# my first measurement, how to interpret



## countcobolt (Feb 24, 2012)

Dear all,

I have performed my first measurements yesterday and I must say, I felt kind of stupid yesterday evening. I notice strange things when measuring, but are not sure if this is in fact strange. I am working on a home studio. 

My setup:
Computer -> Adam A7X
I have the ECM8000 hanging from my ceiling (read lamp) so it is at my listening position. One of the things I noticed, is that the graph is always different (not completely...)

I added a drawing of the room for completeness. It's height is 2.48 m. I am stuck on the layout or sitting position as the desk is fixed to the wall (I added the part in front of the window)

My questions: could someone explain me what I am seeing here. I added the no smoothing measurement for now. When I go to 1/3 octave I can see a clear shelve downwards after 2K. 

I was playing yesterday with the switch at the back of my monitors, but no joy. So this measurement was done after a long day (it was a bank holiday in Belgium) of trying.

All help is welcome on how to interpret this and what I could do. (I notice in my mixes I hype the high too much, looking at different measurements I made, I can see where that is coming from).


I know, a lot of questions but kinda of stuck

best regards

Steve

PS on the drawing you will see 4 monitors, I also have Alesis 520 M1Actives on my desk


----------



## robbo266317 (Sep 22, 2008)

For full frequency response you need to use smoothing to see the general trend of the signal without all those pesky room interactions. (In fact, even though the mic is in the same position, where you stand can influence the unsmoothed results)
Did you do a sound card calibration? I assume the black line is the the mic calibration file. 
Once you get measurements you can equalize the system so you don't get the highs too much in your final mixes.

And welcome to HTS.

Cheers,
Bill.


----------



## countcobolt (Feb 24, 2012)

Hi Bill

I do not have a soundcard calibration as I was a bit worried of a feedback loop and it is in fact already sold to someone (I am buying a new focusrite Saffire 40 this week, so I will try to do the calibration on it).

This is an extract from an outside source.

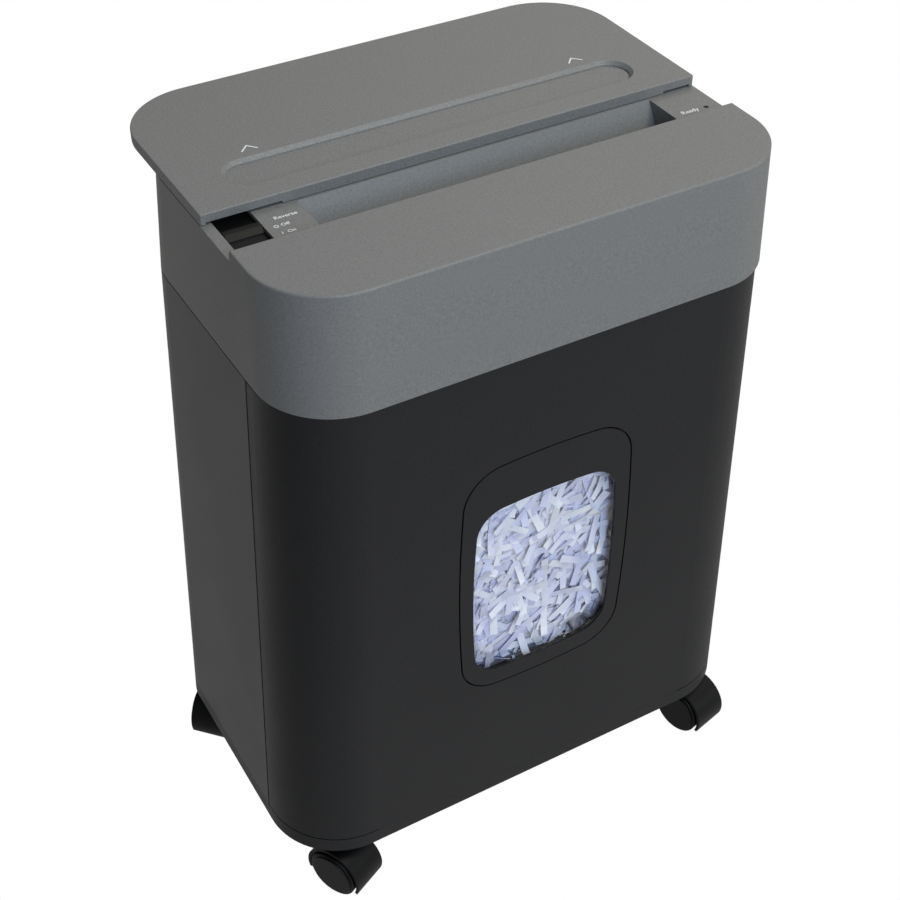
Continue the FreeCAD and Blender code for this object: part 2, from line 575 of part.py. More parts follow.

Which smoothing would be appropriate 1/3? 
Also, I am standing outside the room when I measure, I do have all the furniture in it (VPN connection to my DAW). 

Now, the room has 2 functions in fact
a) mixing room
b) I do my vocal recordings in the same room

Kind regards

Steve


----------



## countcobolt (Feb 24, 2012)

Hi all

I have been rerunning test with my soundcard now calibrated (new one) and the ECM8000 calibration file.

My new results are absolutely stunning to me. I see the large jump in the 90- 250 range. Will basstrapping help here? 

Also, I have hung the mic from the ceiling down to my listening position. Now, to adjust settings on my speakers, I need to be at the back... You can imagine that I (undeliberately) move the speakers a bit. I have not seen massive influence on the graphs, but still. 

This is 1/3 smoothing graph. Any advice is welcome . Does the high end look ok and could I do something to add more clarity to it? I have already remove the curtains to have more reflections on the glass. (graph is from after removing).

all hints welcome 

kind regards

Steve
Steve


----------



## bpape (Sep 14, 2006)

The way you're set up you'll constantly be fighting it. The right and left speaker are going to measure completely different due to the difference in boundary interactions. I would turn 90 degrees before you really go much farther.

Bryan


----------



## countcobolt (Feb 24, 2012)

Hi Bryan

I have rotated everything now (as you said) . I was a bit affraid of sitting in front of the window, but that does not seem to be a problem.

I believe that the problem might be that I am used to being in completely dead rooms, so I must adopt to a lively room. I will upload new measurements tonight as I am now at my job. When doing a very quick test yesterday, it appears that the low is a bit (but not much) better. My highs are again looking like the stock markets (as a downwards spiral).

Will put some pictures of the studio also in the thread

Best regards

Steve


----------